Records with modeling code

==============================

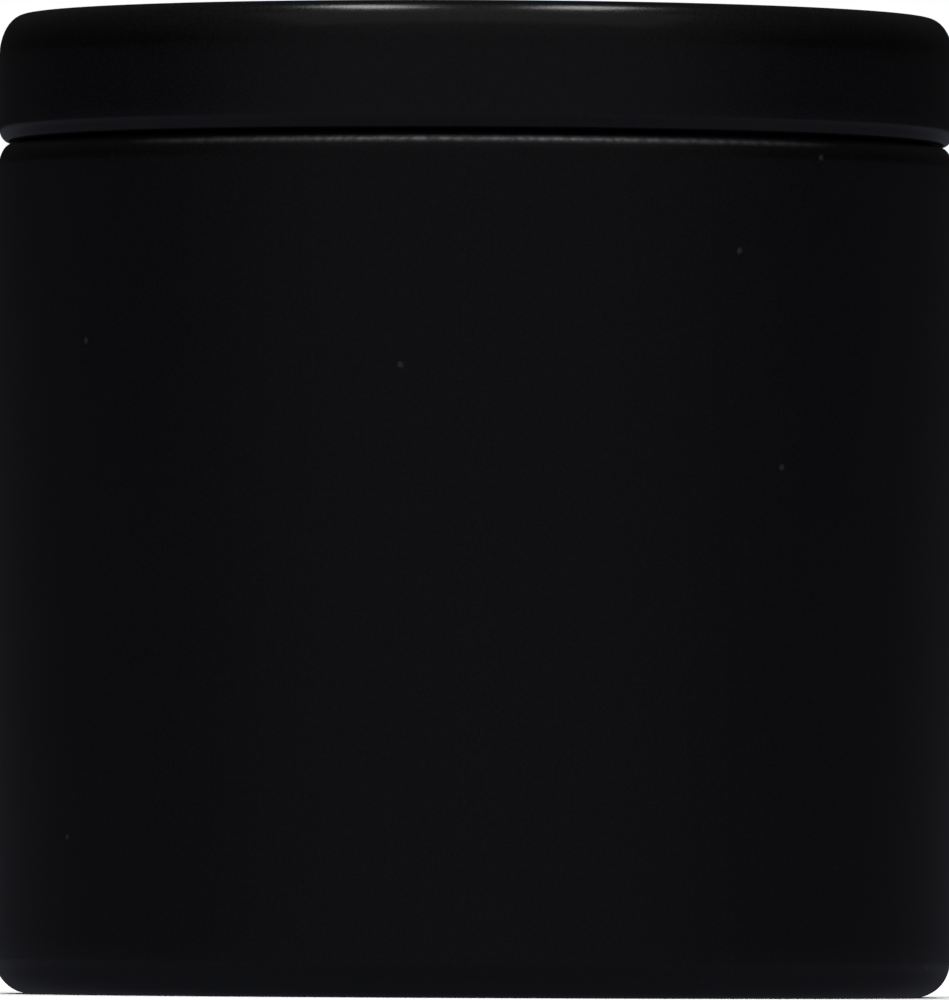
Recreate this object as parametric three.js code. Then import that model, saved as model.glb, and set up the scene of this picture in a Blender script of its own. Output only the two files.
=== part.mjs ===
// Candle tin: a seamless drawn body with a flush lift-off lid, a poured wax fill and its wick.
// Units are millimetres, +Z is up. The origin is on the tin's axis, in the plane it stands on.
// Everything is turned about that axis, so each piece is a profile of radius and height.

import * as THREE from 'three';

// Driving dimensions
const TIN_RADIUS = 38.5; // body and lid are flush
const TIN_HEIGHT = 78.9; // standing ring to the top of the closed lid
const SHEET = 0.28; // tinplate gauge
const SEAM_HEIGHT = 68.55; // the lid's lip meets the shoulder here
const SEAM_GAP = 0.1;

// Body
const BASE_CORNER = 2.9; // outside radius of the bottom corner
const PANEL_RADIUS = 32; // raised centre of the base
const PANEL_RISE = 1;
const PANEL_SLOPE = 1.2; // radial run of the step between the panel and the standing ring
const SHOULDER_WIDTH = 1.1; // the shoulder is a quarter oval
const SHOULDER_RISE = 1.9;
const NECK_FILLET = 0.5;
const MOUTH_ROLL = 0.9; // outside radius of the edge rolled into the mouth
const MOUTH_ROLL_TURN = 250; // degrees the edge is rolled through
const MOUTH_CLEARANCE = 0.4; // from the mouth to the inside of the lid

// Lid
const LID_CORNER_WIDTH = 2.1; // the top corner is a quarter oval
const LID_CORNER_DROP = 3.4;
const LIP_WIDTH = 0.88; // the lip is half an oval, rolled inwards and up
const LIP_DROP = 1.3;
const LID_RUNNING_GAP = 0.35; // from the lip to the neck, all round

// Wax, wick and what holds the wick
const FIT_GAP = 0.3; // between pieces that touch in the real tin
const WAX_TOP = 63;
const MENISCUS_RISE = 0.8; // the wax climbs the wall as it sets
const MENISCUS_WIDTH = 2.6;
const WICK_RADIUS = 1.3;
const WICK_TOP = 70;
const WICK_TIP_CHAMFER = 0.4;
const SUSTAINER_RADIUS = 10;
const SUSTAINER_GAUGE = 0.3;
const SUSTAINER_NECK_HEIGHT = 5.3;
const STICKER_RADIUS = 10;
const STICKER_THICKNESS = 0.8;

// Worked out from the above
const NECK_RADIUS = TIN_RADIUS - 2 * LIP_WIDTH - LID_RUNNING_GAP;
const MOUTH_TOP = TIN_HEIGHT - SHEET - MOUTH_CLEARANCE;
const SHOULDER_TOP = SEAM_HEIGHT - SEAM_GAP / 2;
const LIP_BOTTOM = SEAM_HEIGHT + SEAM_GAP / 2;
const BASE_INSIDE = PANEL_RISE + SHEET;

// Mesh fineness
const ROUND_SEGMENTS = 48; // shared by all that nests, so that the facets line up
const SMALL_SEGMENTS = 24;
const QUARTER_STEPS = 4; // straight steps in a 90 degree bend

const degrees = THREE.MathUtils.degToRad;

// One bend of an outline: an oval arc about (r, z), from one angle to another in degrees.
function bend(path, r, z, width, height, from, to) {
  path.absellipse(r, z, width, height, degrees(from), degrees(to), to < from);
}

// The points of a path made of straight runs and bends, without doubled points.
function pathPoints(path) {
  const points = [];
  for (const curve of path.curves) {
    const sweep = curve.isEllipseCurve ? Math.abs(curve.aEndAngle - curve.aStartAngle) : 0;
    const steps = Math.max(1, Math.round((QUARTER_STEPS * sweep) / (Math.PI / 2)));
    for (const point of curve.getPoints(steps)) {
      const last = points[points.length - 1];
      if (!last || last.distanceTo(point) > 1e-6) points.push(point);
    }
  }
  return points;
}

// The same outline moved sideways by a distance, to the left of its direction when positive.
function offsetPoints(points, distance) {
  const leftOf = (from, to) => {
    const along = to.clone().sub(from).normalize();
    return new THREE.Vector2(-along.y, along.x);
  };
  return points.map((point, i) => {
    const before = i > 0 ? leftOf(points[i - 1], point) : null;
    const after = i < points.length - 1 ? leftOf(point, points[i + 1]) : null;
    const side = (before ?? after).clone().add(after ?? before).normalize();
    return point.clone().addScaledVector(side, distance / side.dot(before ?? after));
  });
}

// A strip of sheet: the outline's own face, then the other face back to the start.
function sheetProfile(path, distance) {
  const outer = pathPoints(path);
  return [...outer, ...offsetPoints(outer, distance).reverse()];
}

// Turns a profile of (radius, height) points about +Z, with its faces pointing out.
// A profile that doesn't begin and end on the axis is a ring, and is closed here.
function turned(profile, segments) {
  const onAxis = profile[0].x < 1e-9 && profile[profile.length - 1].x < 1e-9;
  const outline = onAxis ? profile : [...profile, profile[0].clone()];
  const upwards = THREE.ShapeUtils.area(profile) > 0;
  const geometry = new THREE.LatheGeometry(upwards ? outline : outline.slice().reverse(), segments);
  return geometry.rotateX(Math.PI / 2);
}

// A named sub-part with its own finish.
function piece(name, profile, segments, finish) {
  const mesh = new THREE.Mesh(turned(profile, segments), new THREE.MeshStandardMaterial(finish));
  mesh.name = name;
  return mesh;
}

// The base's outer face, from the axis to the wall: raised panel, step, standing ring, corner.
function basePath() {
  const path = new THREE.Path();
  path.moveTo(0, PANEL_RISE);
  path.lineTo(PANEL_RADIUS, PANEL_RISE);
  path.lineTo(PANEL_RADIUS + PANEL_SLOPE, 0);
  path.lineTo(TIN_RADIUS - BASE_CORNER, 0);
  bend(path, TIN_RADIUS - BASE_CORNER, BASE_CORNER, BASE_CORNER, BASE_CORNER, -90, 0);
  return path;
}

// The whole body's outer face: base, wall, shoulder, neck and the edge rolled into the mouth.
function bodyPath() {
  const path = basePath();
  const shoulderStart = SHOULDER_TOP - SHOULDER_RISE;
  const rollHeight = MOUTH_TOP - MOUTH_ROLL;
  path.lineTo(TIN_RADIUS, shoulderStart);
  bend(path, TIN_RADIUS - SHOULDER_WIDTH, shoulderStart, SHOULDER_WIDTH, SHOULDER_RISE, 0, 90);
  path.lineTo(NECK_RADIUS + NECK_FILLET, SHOULDER_TOP);
  bend(path, NECK_RADIUS + NECK_FILLET, SHOULDER_TOP + NECK_FILLET, NECK_FILLET, NECK_FILLET, 270, 180);
  path.lineTo(NECK_RADIUS, rollHeight);
  bend(path, NECK_RADIUS - MOUTH_ROLL, rollHeight, MOUTH_ROLL, MOUTH_ROLL, 0, MOUTH_ROLL_TURN);
  return path;
}

// The lid's outer face: flat top, corner, skirt, and the lip rolled inwards and up.
function lidPath() {
  const path = new THREE.Path();
  const lipStart = LIP_BOTTOM + LIP_DROP;
  path.moveTo(0, TIN_HEIGHT);
  const [r, z] = [TIN_RADIUS - LID_CORNER_WIDTH, TIN_HEIGHT - LID_CORNER_DROP];
  path.lineTo(r, TIN_HEIGHT);
  bend(path, r, z, LID_CORNER_WIDTH, LID_CORNER_DROP, 90, 0);
  path.lineTo(TIN_RADIUS, lipStart);
  bend(path, TIN_RADIUS - LIP_WIDTH, lipStart, LIP_WIDTH, LIP_DROP, 0, -180);
  return path;
}

// The sustainer: a disc on the sticker, drawn up into a neck round the wick.
const STICKER_BOTTOM = BASE_INSIDE + FIT_GAP;
const SUSTAINER_BOTTOM = STICKER_BOTTOM + STICKER_THICKNESS + FIT_GAP;
const SUSTAINER_TOP = SUSTAINER_BOTTOM + SUSTAINER_NECK_HEIGHT;
const SUSTAINER_BORE = WICK_RADIUS + FIT_GAP;
const SUSTAINER_BEND = 0.7;

function sustainerPath() {
  const path = new THREE.Path();
  path.moveTo(SUSTAINER_RADIUS, SUSTAINER_BOTTOM);
  path.lineTo(SUSTAINER_BORE + SUSTAINER_BEND, SUSTAINER_BOTTOM);
  const [r, z] = [SUSTAINER_BORE + SUSTAINER_BEND, SUSTAINER_BOTTOM + SUSTAINER_BEND];
  bend(path, r, z, SUSTAINER_BEND, SUSTAINER_BEND, 270, 180);
  path.lineTo(SUSTAINER_BORE, SUSTAINER_TOP);
  return path;
}

// The wax: it fills the base and wall with a fit gap, and leaves room for the wick's pieces.
function waxProfile() {
  const wallPath = basePath();
  wallPath.lineTo(TIN_RADIUS, WAX_TOP + MENISCUS_RISE);
  const wall = offsetPoints(pathPoints(wallPath), SHEET + FIT_GAP);
  const edge = wall[wall.length - 1];
  const pocket = SUSTAINER_RADIUS + FIT_GAP;
  const neckPocket = SUSTAINER_BORE + SUSTAINER_GAUGE + FIT_GAP;
  const pocketTop = SUSTAINER_BOTTOM + SUSTAINER_GAUGE + FIT_GAP;
  const neckPocketTop = SUSTAINER_TOP + FIT_GAP;

  const path = new THREE.Path();
  path.moveTo(edge.x, edge.y);
  bend(path, edge.x - MENISCUS_WIDTH, edge.y, MENISCUS_WIDTH, MENISCUS_RISE, 0, -90);
  path.lineTo(SUSTAINER_BORE, WAX_TOP);
  path.lineTo(SUSTAINER_BORE, neckPocketTop);
  path.lineTo(neckPocket, neckPocketTop);
  path.lineTo(neckPocket, pocketTop);
  path.lineTo(pocket, pocketTop);
  path.lineTo(pocket, BASE_INSIDE + FIT_GAP);
  return [...wall.slice(1, -1), ...pathPoints(path)];
}

function wickProfile() {
  const path = new THREE.Path();
  path.moveTo(0, SUSTAINER_BOTTOM);
  path.lineTo(WICK_RADIUS, SUSTAINER_BOTTOM);
  path.lineTo(WICK_RADIUS, WICK_TOP - WICK_TIP_CHAMFER);
  path.lineTo(WICK_RADIUS - WICK_TIP_CHAMFER, WICK_TOP);
  path.lineTo(0, WICK_TOP);
  return pathPoints(path);
}

function stickerProfile() {
  const path = new THREE.Path();
  path.moveTo(0, STICKER_BOTTOM);
  path.lineTo(STICKER_RADIUS, STICKER_BOTTOM);
  path.lineTo(STICKER_RADIUS, STICKER_BOTTOM + STICKER_THICKNESS);
  path.lineTo(0, STICKER_BOTTOM + STICKER_THICKNESS);
  return pathPoints(path);
}

// The finished tin, closed. The lid lifts straight up along +Z.
const BLACK_LACQUER = { color: 0x101114, roughness: 0.5, metalness: 0 };
const WAX = { color: 0xf1e9d6, roughness: 0.55, metalness: 0 };
const COTTON = { color: 0xece6d8, roughness: 0.9, metalness: 0 };
const PLATED_STEEL = { color: 0xc8cacd, roughness: 0.3, metalness: 1 };
const FOAM = { color: 0xf4f4f2, roughness: 0.8, metalness: 0 };

const tin = new THREE.Group();
tin.add(
  piece('tin_body', sheetProfile(bodyPath(), SHEET), ROUND_SEGMENTS, BLACK_LACQUER),
  piece('lid', sheetProfile(lidPath(), -SHEET), ROUND_SEGMENTS, BLACK_LACQUER),
  piece('wax_fill', waxProfile(), ROUND_SEGMENTS, WAX),
  piece('wick', wickProfile(), SMALL_SEGMENTS, COTTON),
  piece('wick_sustainer', sheetProfile(sustainerPath(), -SUSTAINER_GAUGE), SMALL_SEGMENTS, PLATED_STEEL),
  piece('wick_sticker', stickerProfile(), SMALL_SEGMENTS, FOAM)
);

export default tin;
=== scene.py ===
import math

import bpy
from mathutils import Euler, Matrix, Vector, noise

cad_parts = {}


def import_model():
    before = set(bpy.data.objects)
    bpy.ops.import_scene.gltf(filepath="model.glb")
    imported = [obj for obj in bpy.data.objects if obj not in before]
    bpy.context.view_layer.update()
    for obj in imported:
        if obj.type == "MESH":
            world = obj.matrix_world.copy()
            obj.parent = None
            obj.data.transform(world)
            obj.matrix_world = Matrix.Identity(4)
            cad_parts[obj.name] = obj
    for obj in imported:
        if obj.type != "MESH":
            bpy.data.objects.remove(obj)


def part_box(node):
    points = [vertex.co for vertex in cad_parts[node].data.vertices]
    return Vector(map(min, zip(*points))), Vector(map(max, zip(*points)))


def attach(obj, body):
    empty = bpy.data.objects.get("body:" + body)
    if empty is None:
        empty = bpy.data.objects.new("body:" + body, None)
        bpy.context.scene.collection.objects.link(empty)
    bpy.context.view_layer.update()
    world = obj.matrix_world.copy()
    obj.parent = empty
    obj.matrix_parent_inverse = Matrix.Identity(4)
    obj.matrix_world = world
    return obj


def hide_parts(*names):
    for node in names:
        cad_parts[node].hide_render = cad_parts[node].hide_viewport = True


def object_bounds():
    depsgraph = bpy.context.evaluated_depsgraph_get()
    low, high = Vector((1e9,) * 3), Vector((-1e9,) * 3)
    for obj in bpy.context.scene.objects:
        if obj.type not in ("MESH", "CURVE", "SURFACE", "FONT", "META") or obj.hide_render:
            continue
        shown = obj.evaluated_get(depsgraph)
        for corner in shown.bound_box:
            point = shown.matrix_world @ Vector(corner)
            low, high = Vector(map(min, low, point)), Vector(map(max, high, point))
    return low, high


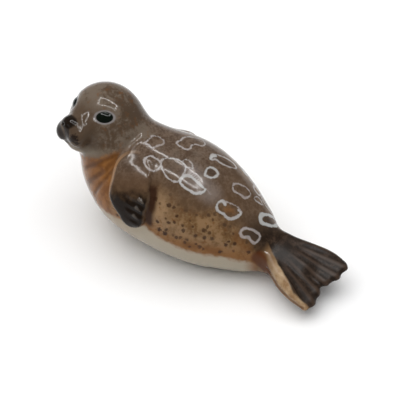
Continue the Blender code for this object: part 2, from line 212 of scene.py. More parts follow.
def bar(p, start, end, r_start, r_end):
    start, end = np.asarray(start, float), np.asarray(end, float)
    run = end - start
    t = np.clip(((p - start) @ run) / (run @ run), 0.0, 1.0)
    away = p - start - t[..., None] * run
    return np.linalg.norm(away, axis=-1) - (r_start + (r_end - r_start) * t)


def join(a, b, blend):
    h = np.maximum(blend - np.abs(a - b), 0.0) / blend
    return np.minimum(a, b) - h * h * blend / 4.0


def cut(a, b, blend):
    return -join(-a, -b, blend)


def ease(x, lo, hi):
    t = np.clip((x - lo) / (hi - lo), 0.0, 1.0)
    return t * t * (3.0 - 2.0 * t)


def line_distance(p, points):
    """Distance to a line through the points, and how far along it, from 0 to 1."""
    best = np.full(p.shape[:-1], 1e9)
    where = np.zeros(p.shape[:-1])
    count = len(points) - 1
    for i in range(count):
        a, b = np.asarray(points[i], float), np.asarray(points[i + 1], float)
        run = b - a
        t = np.clip(((p - a) @ run) / (run @ run), 0.0, 1.0)
        d = np.linalg.norm(p - a - t[..., None] * run, axis=-1)
        nearer = d < best
        best = np.where(nearer, d, best)
        where = np.where(nearer, (i + t) / count, where)
    return best, where


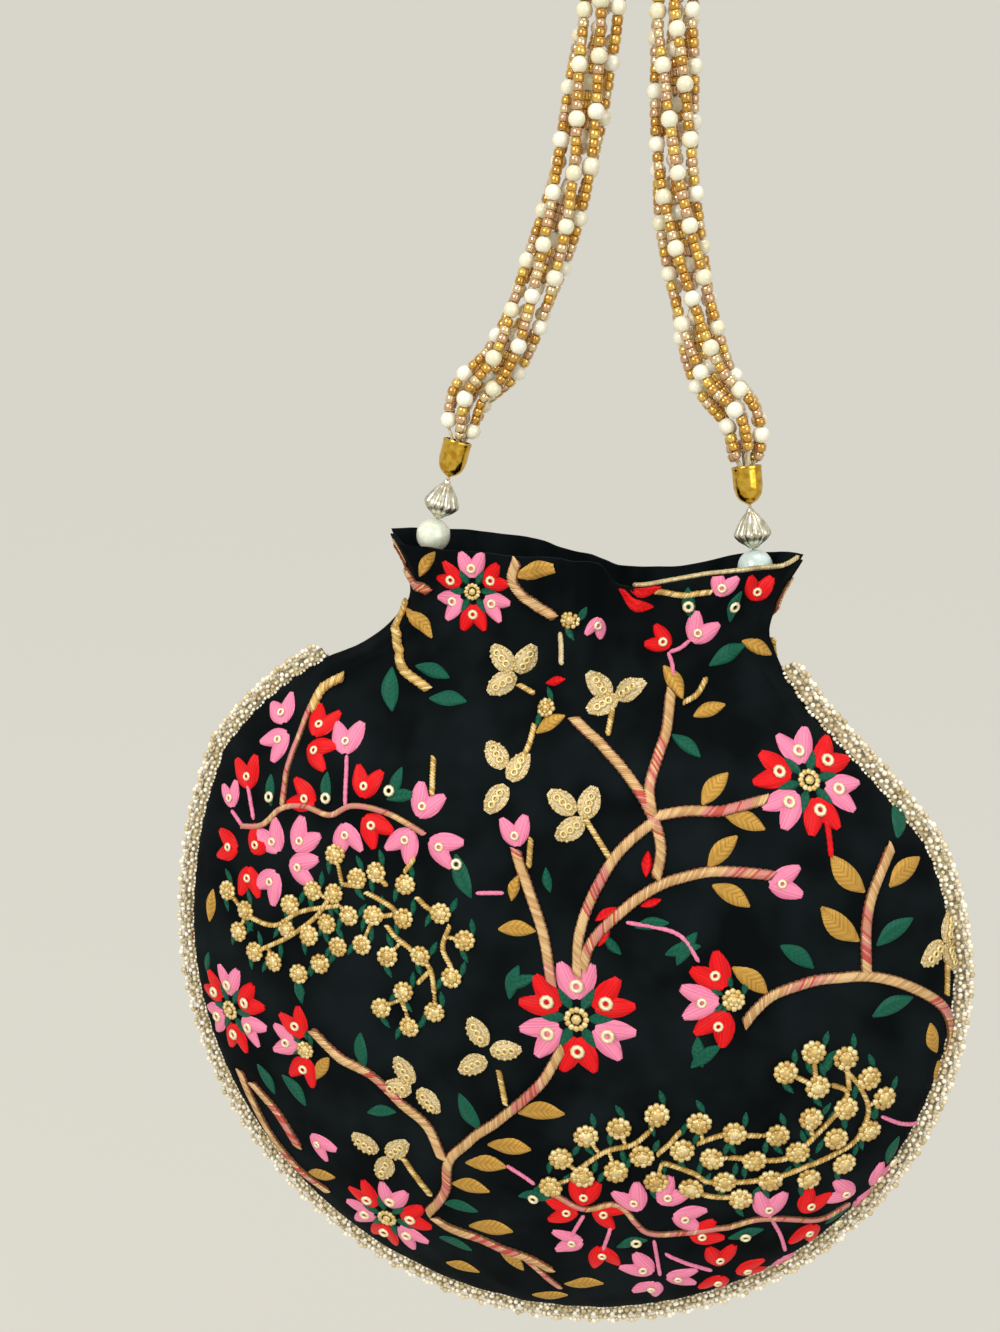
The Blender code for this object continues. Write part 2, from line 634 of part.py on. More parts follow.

==============================

Quote only the lines running from the line that holds "const tin = new THREE.Group();" to the line that holds "obj.data.transform(world)", both ends included.

const tin = new THREE.Group();
tin.add(
  piece('tin_body', sheetProfile(bodyPath(), SHEET), ROUND_SEGMENTS, BLACK_LACQUER),
  piece('lid', sheetProfile(lidPath(), -SHEET), ROUND_SEGMENTS, BLACK_LACQUER),
  piece('wax_fill', waxProfile(), ROUND_SEGMENTS, WAX),
  piece('wick', wickProfile(), SMALL_SEGMENTS, COTTON),
  piece('wick_sustainer', sheetProfile(sustainerPath(), -SUSTAINER_GAUGE), SMALL_SEGMENTS, PLATED_STEEL),
  piece('wick_sticker', stickerProfile(), SMALL_SEGMENTS, FOAM)
);

export default tin;
=== scene.py ===
import math

import bpy
from mathutils import Euler, Matrix, Vector, noise

cad_parts = {}


def import_model():
    before = set(bpy.data.objects)
    bpy.ops.import_scene.gltf(filepath="model.glb")
    imported = [obj for obj in bpy.data.objects if obj not in before]
    bpy.context.view_layer.update()
    for obj in imported:
        if obj.type == "MESH":
            world = obj.matrix_world.copy()
            obj.parent = None
            obj.data.transform(world)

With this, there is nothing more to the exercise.